PROVIDED DATA:
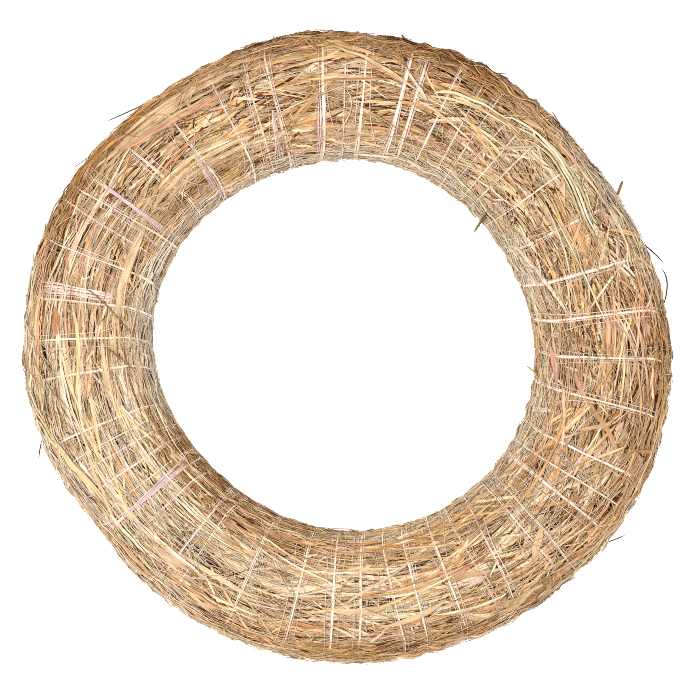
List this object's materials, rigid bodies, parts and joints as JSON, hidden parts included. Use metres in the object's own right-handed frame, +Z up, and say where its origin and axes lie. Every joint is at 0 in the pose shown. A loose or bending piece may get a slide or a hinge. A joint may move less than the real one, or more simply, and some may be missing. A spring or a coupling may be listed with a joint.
{
  "type": "wreath frame",
  "caption": "Ring-shaped floristry wreath base of bound dry hay, laid in overlapping wisps round a straw rope and wound tightly with thin white film thread; lies flat, open centre.",
  "frame": {"origin": "middle of the bounding box, on the flat underside that the ring rests on", "axes": "+Z up along the ring's axis; +Y towards the top of the ring as it is usually hung or pictured; +X to its right"},
  "size_m": [0.3056, 0.2988, 0.0559],
  "materials": {
    "top_hay": "dry matte hay stems, pale straw and tan",
    "outer_hay": "dry matte hay stems, browner and looser",
    "inner_hay": "dry matte hay stems, greyer tan",
    "core_straw": "dry matte straw",
    "core_thread": "matte binding thread",
    "film_thread": "thin white translucent split film, soft gloss"
  },
  "bodies": {
    "root": {"core_rope": "core_straw", "core_thread": "core_thread", "film_thread": "film_thread", "inner_hay_wisp_01": "inner_hay", "inner_hay_wisp_02": "inner_hay", "inner_hay_wisp_03": "inner_hay", "inner_hay_wisp_04": "inner_hay", "inner_hay_wisp_05": "inner_hay", "inner_hay_wisp_06": "inner_hay", "inner_hay_wisp_07": "inner_hay", "inner_hay_wisp_08": "inner_hay", "inner_hay_wisp_09": "inner_hay", "inner_hay_wisp_10": "inner_hay", "inner_hay_wisp_11": "inner_hay", "inner_hay_wisp_12": "inner_hay", "outer_hay_wisp_01": "outer_hay", "outer_hay_wisp_02": "outer_hay", "outer_hay_wisp_03": "outer_hay", "outer_hay_wisp_04": "outer_hay", "outer_hay_wisp_05": "outer_hay", "outer_hay_wisp_06": "outer_hay", "outer_hay_wisp_07": "outer_hay", "outer_hay_wisp_08": "outer_hay", "outer_hay_wisp_09": "outer_hay", "outer_hay_wisp_10": "outer_hay", "outer_hay_wisp_11": "outer_hay", "outer_hay_wisp_12": "outer_hay", "top_hay_wisp_01": "top_hay", "top_hay_wisp_02": "top_hay", "top_hay_wisp_03": "top_hay", "top_hay_wisp_04": "top_hay", "top_hay_wisp_05": "top_hay", "top_hay_wisp_06": "top_hay", "top_hay_wisp_07": "top_hay", "top_hay_wisp_08": "top_hay", "top_hay_wisp_09": "top_hay", "top_hay_wisp_10": "top_hay", "top_hay_wisp_11": "top_hay", "top_hay_wisp_12": "top_hay"}
  },
  "joints": []
}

GIVEN EXERCISE: Please set down the whole listing above without altering a single line.

FINISHED ANSWER:
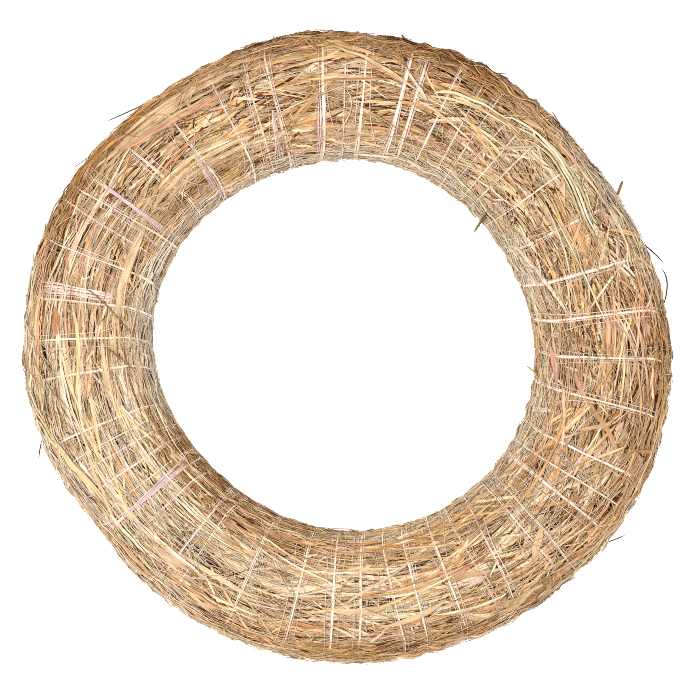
List this object's materials, rigid bodies, parts and joints as JSON, hidden parts included. Use metres in the object's own right-handed frame, +Z up, and say where its origin and axes lie. Every joint is at 0 in the pose shown. A loose or bending piece may get a slide or a hinge. A joint may move less than the real one, or more simply, and some may be missing. A spring or a coupling may be listed with a joint.
{
  "type": "wreath frame",
  "caption": "Ring-shaped floristry wreath base of bound dry hay, laid in overlapping wisps round a straw rope and wound tightly with thin white film thread; lies flat, open centre.",
  "frame": {"origin": "middle of the bounding box, on the flat underside that the ring rests on", "axes": "+Z up along the ring's axis; +Y towards the top of the ring as it is usually hung or pictured; +X to its right"},
  "size_m": [0.3056, 0.2988, 0.0559],
  "materials": {
    "top_hay": "dry matte hay stems, pale straw and tan",
    "outer_hay": "dry matte hay stems, browner and looser",
    "inner_hay": "dry matte hay stems, greyer tan",
    "core_straw": "dry matte straw",
    "core_thread": "matte binding thread",
    "film_thread": "thin white translucent split film, soft gloss"
  },
  "bodies": {
    "root": {"core_rope": "core_straw", "core_thread": "core_thread", "film_thread": "film_thread", "inner_hay_wisp_01": "inner_hay", "inner_hay_wisp_02": "inner_hay", "inner_hay_wisp_03": "inner_hay", "inner_hay_wisp_04": "inner_hay", "inner_hay_wisp_05": "inner_hay", "inner_hay_wisp_06": "inner_hay", "inner_hay_wisp_07": "inner_hay", "inner_hay_wisp_08": "inner_hay", "inner_hay_wisp_09": "inner_hay", "inner_hay_wisp_10": "inner_hay", "inner_hay_wisp_11": "inner_hay", "inner_hay_wisp_12": "inner_hay", "outer_hay_wisp_01": "outer_hay", "outer_hay_wisp_02": "outer_hay", "outer_hay_wisp_03": "outer_hay", "outer_hay_wisp_04": "outer_hay", "outer_hay_wisp_05": "outer_hay", "outer_hay_wisp_06": "outer_hay", "outer_hay_wisp_07": "outer_hay", "outer_hay_wisp_08": "outer_hay", "outer_hay_wisp_09": "outer_hay", "outer_hay_wisp_10": "outer_hay", "outer_hay_wisp_11": "outer_hay", "outer_hay_wisp_12": "outer_hay", "top_hay_wisp_01": "top_hay", "top_hay_wisp_02": "top_hay", "top_hay_wisp_03": "top_hay", "top_hay_wisp_04": "top_hay", "top_hay_wisp_05": "top_hay", "top_hay_wisp_06": "top_hay", "top_hay_wisp_07": "top_hay", "top_hay_wisp_08": "top_hay", "top_hay_wisp_09": "top_hay", "top_hay_wisp_10": "top_hay", "top_hay_wisp_11": "top_hay", "top_hay_wisp_12": "top_hay"}
  },
  "joints": []
}